In November 2020 KAT VR introduced the KAT Loco S, an updated wearable locomotion system, and the company has continued to release new hardware since, including the KAT Walk C2 line and the KAT Nexus integration product.[7][1] In October 2024 the KAT Walk C2 received an iF Design Award, the German industrial-design prize.[1]

Technology

KAT VR's omnidirectional treadmills work by combining a purpose-built walking surface with a body harness and motion sensors. The user steps onto the surface, wears special shoes laden with sensors, and is held upright by a harness while the headset reads their movement.[3][5] Unlike the slick, low-friction dishes used by some rival treadmills, the original KAT WALK used a high-friction surface paired with wheeled shoes, a combination the company said was meant to feel more like walking on real ground than sliding in place.[3] Because the frame supports the user from an overhead harness rather than enclosing them in a waist ring, the arms and legs stay free, which is the basis for the company's "non-restrictive" claim.[3][1] The treadmill presents itself to the computer as a standard input device, so games that support free-locomotion movement can be played without special integration.[2][6]

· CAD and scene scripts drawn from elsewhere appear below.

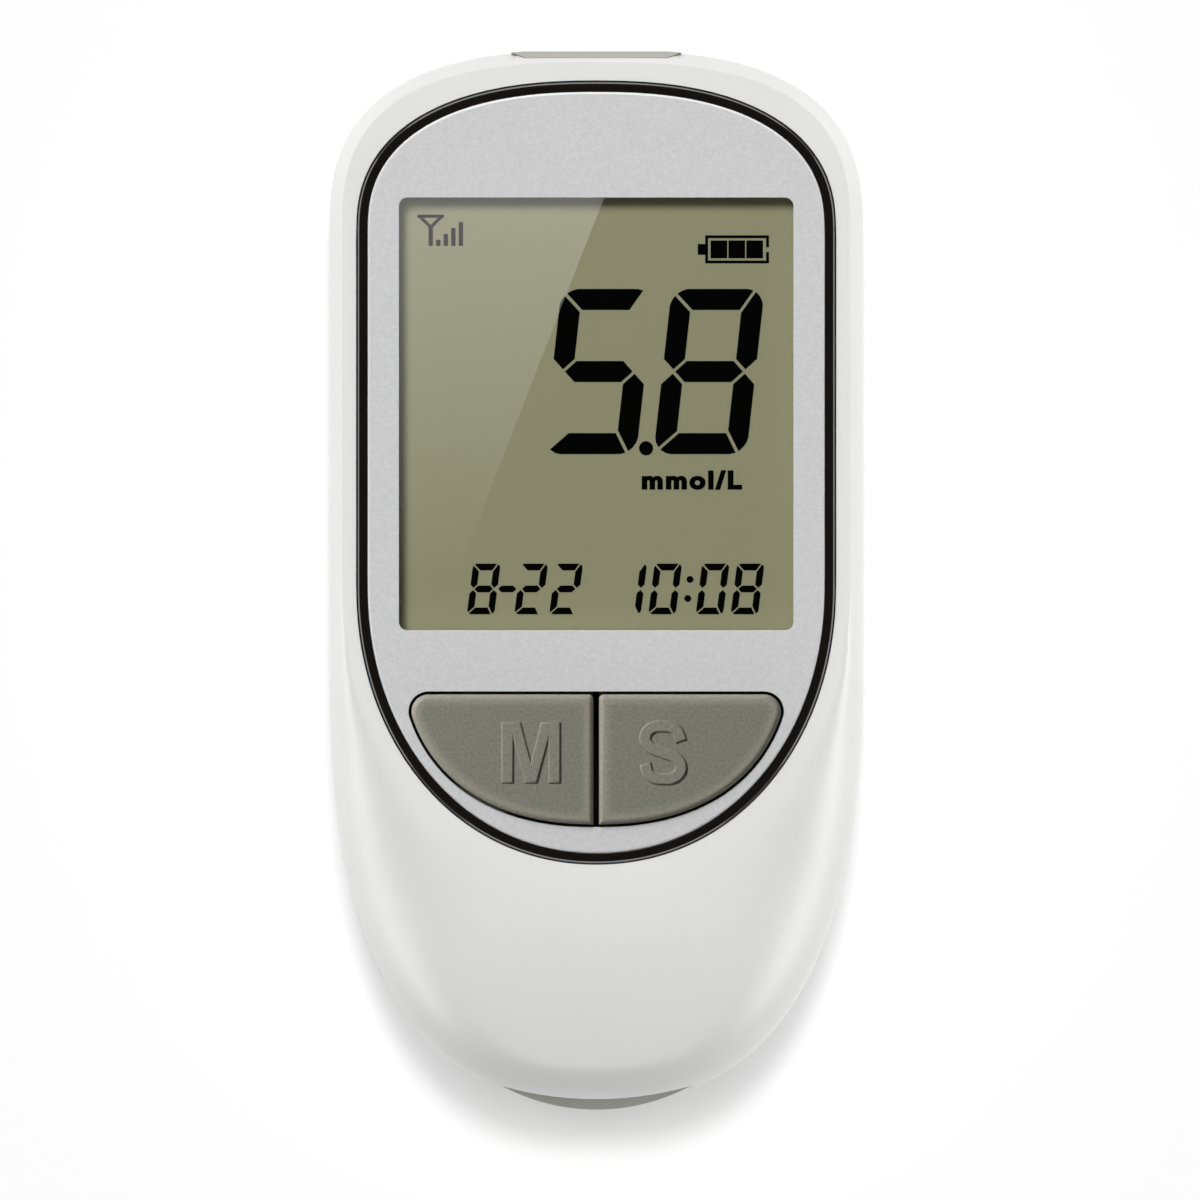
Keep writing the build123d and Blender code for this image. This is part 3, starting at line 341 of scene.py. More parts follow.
SLOT_OF = {row["node"]: row["material_slot"] for row in frame["record"]["subparts"]}
for name, node in nodes.items():
    node.data.materials.clear()
    node.data.materials.append(FINISHES["mat_black" if name == "keypad_mat" else SLOT_OF[name]])
print("finishes:", len(FINISHES), "for", len(SLOT_OF), "nodes")

# %% [markdown]
# ## Smooth copies of the moulded pieces
#
# A node of the construction is a set of loose flat triangles, so a curved wall shows facets.
# A copy is merged into one skin, shaded smooth, and kept sharp only where two faces meet at a
# real crease. It then stands for the node, at the same place and size. On pieces with flat
# faces, the triangles are dissolved into those faces first, which leaves clean edges for a bevel
# to round: no moulded edge is perfectly sharp, and the eye looks for its thin highlight.
# Hardened normals keep the flat faces flat beside their rounded edges.

# %% Merge, smooth and round
MERGE = 0.002 * MM  # corners of neighbouring triangles are this close
FLAT = math.radians(0.2)  # faces that differ by less are one flat face
CREASE = math.radians(28)  # a sharper turn than this is a real edge


def merged(node_name, flat_faces=False):
    """A node's triangles as one skin, in a bmesh."""
    work = bmesh.new()
    work.from_mesh(nodes[node_name].data)
    bmesh.ops.remove_doubles(work, verts=work.verts, dist=MERGE)
    if flat_faces:
        bmesh.ops.dissolve_limit(work, angle_limit=FLAT, verts=work.verts, edges=work.edges)
    return work


def mesh_of(work, name, outwards=False):
    """A bmesh as a mesh. With outwards, all its faces are turned to point out."""
    if outwards:
        bmesh.ops.recalc_face_normals(work, faces=work.faces)
    mesh = bpy.data.meshes.new(name)
    work.to_mesh(mesh)
    work.free()
    return mesh


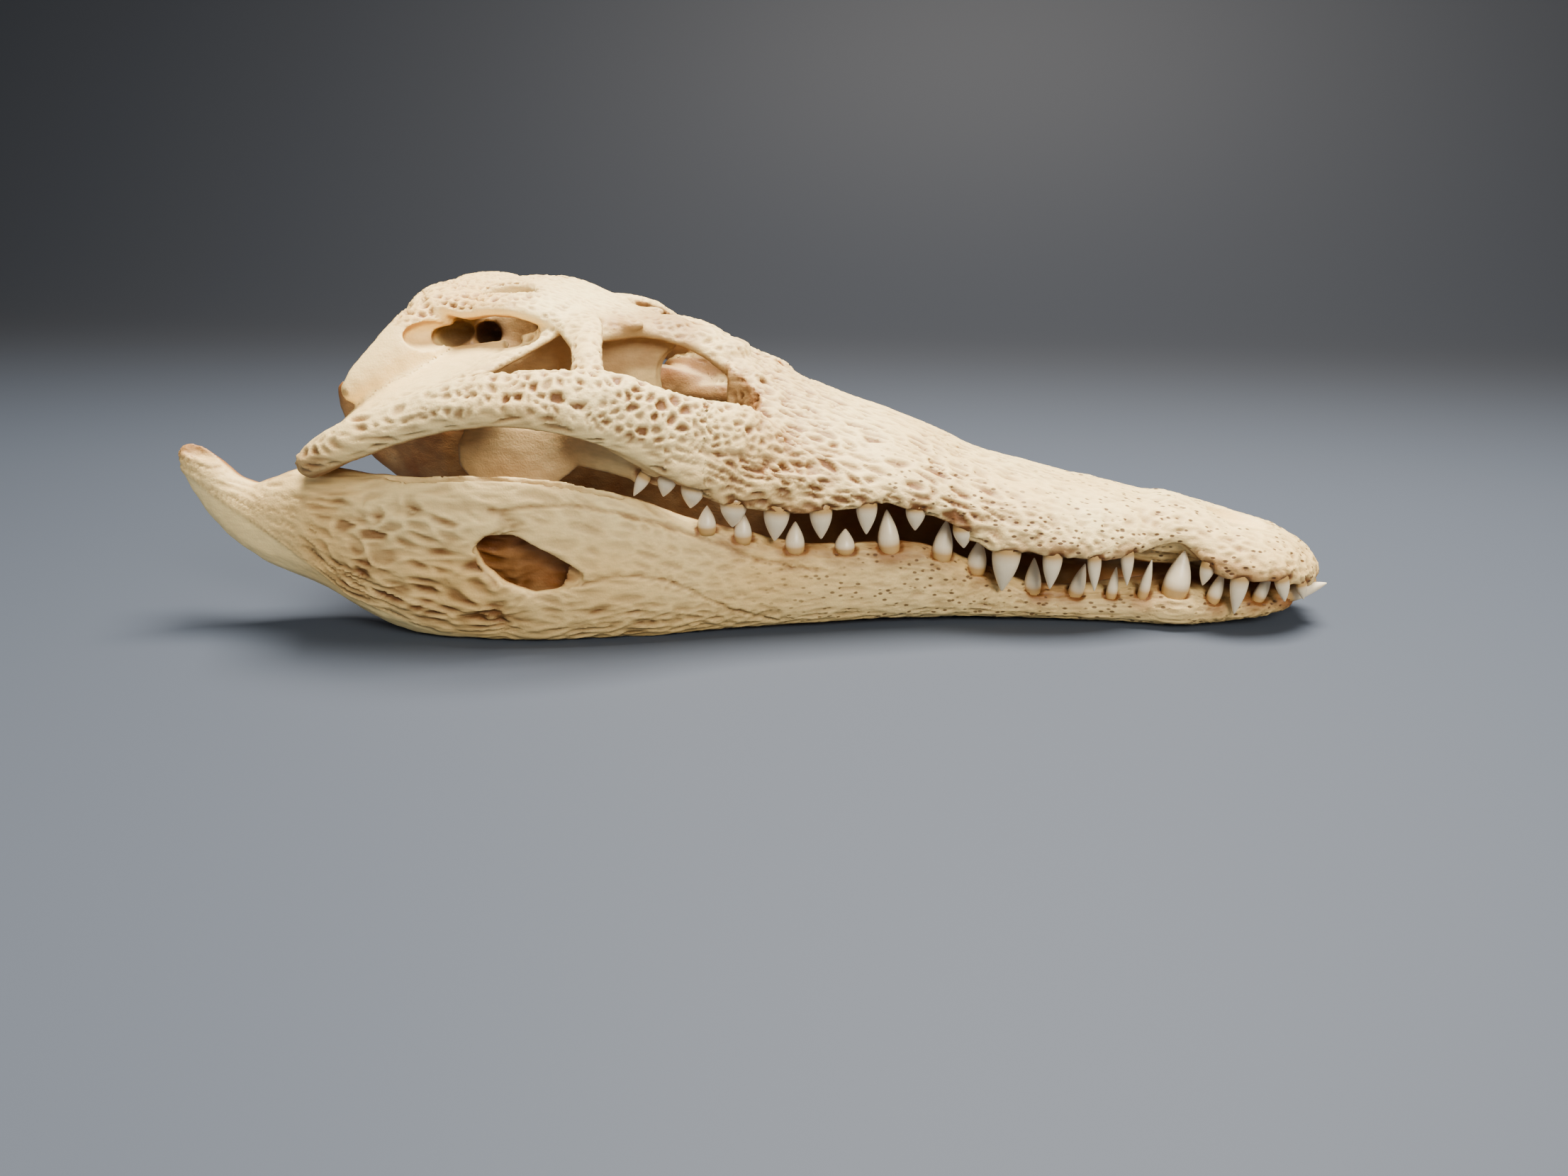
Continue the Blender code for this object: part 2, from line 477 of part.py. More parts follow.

A second approach the company takes is sensor-based locomotion that needs no treadmill. The KAT Loco, first released in 2019, and its successor the KAT Loco S use a small set of wearable trackers, typically one on each foot or leg plus one at the waist, that let a user walk in place to move in VR; the cadence of the steps controls the in-game walking speed.[7] The KAT Loco S sold for 229 US dollars and was designed to work with most major headsets, including PC VR systems and standalone headsets such as the Meta Quest line.[7] The company's KAT Nexus product, introduced in 2023, is aimed at letting these locomotion devices work directly with standalone headsets running free-locomotion games.[1]

Products

KAT VR's catalog spans full omnidirectional treadmills for both home and commercial use, lighter wearable sensor kits, and supporting accessories and software.

Product Year Type Notes
KAT WALK 2015 (Kickstarter) Omnidirectional treadmill First product; open overhead harness frame, high-friction surface and wheeled shoes; raised 149,278 US dollars from 231 backers on Kickstarter[3][4]
KAT Walk Mini 2018 (era) Commercial omnidirectional treadmill Smaller treadmill aimed largely at commercial and arcade use[2]
KAT Walk C 2020 Personal omnidirectional treadmill Living-room-sized consumer treadmill; ~1.67 million US dollars raised on Kickstarter; 999 US dollars retail[2][6]
KAT Loco 2019 Wearable locomotion sensors Foot and waist sensor set for walking in place; launched at 199 US dollars[7]
KAT Loco S 2020 Wearable locomotion sensors Second-generation sensors with improved tracking and magnetic-interference resistance; 229 US dollars[7]
KAT Walk C2 2024 (era) Personal omnidirectional treadmill Updated consumer treadmill; won an iF Design Award in 2024[1]
KAT Nexus 2023 Standalone integration device Connects KAT locomotion hardware to standalone VR headsets for free-locomotion games[1]

Market position

KAT VR is one of a small number of companies that have brought omnidirectional treadmills to consumers, a category long considered impractical because of size, cost, and complexity. Its closest comparison is Virtuix, maker of the Omni and Omni One, and the two are often described together as the leading makers of consumer VR treadmills.[1] KAT VR's strategy has been to move from large, expensive arcade hardware toward smaller, cheaper home units: the company went from a roughly 9,000 US dollar arcade rig in 2016 to the 999 US dollar KAT Walk C in 2020, while also offering far cheaper wearable sensor kits for users who do not want a full treadmill.[5][6][7] Alongside its consumer business, the company sells enterprise systems for simulation and training and says its products are distributed across markets including the United States, several European countries, Australia, Canada, the Middle East, and parts of East Asia.[1]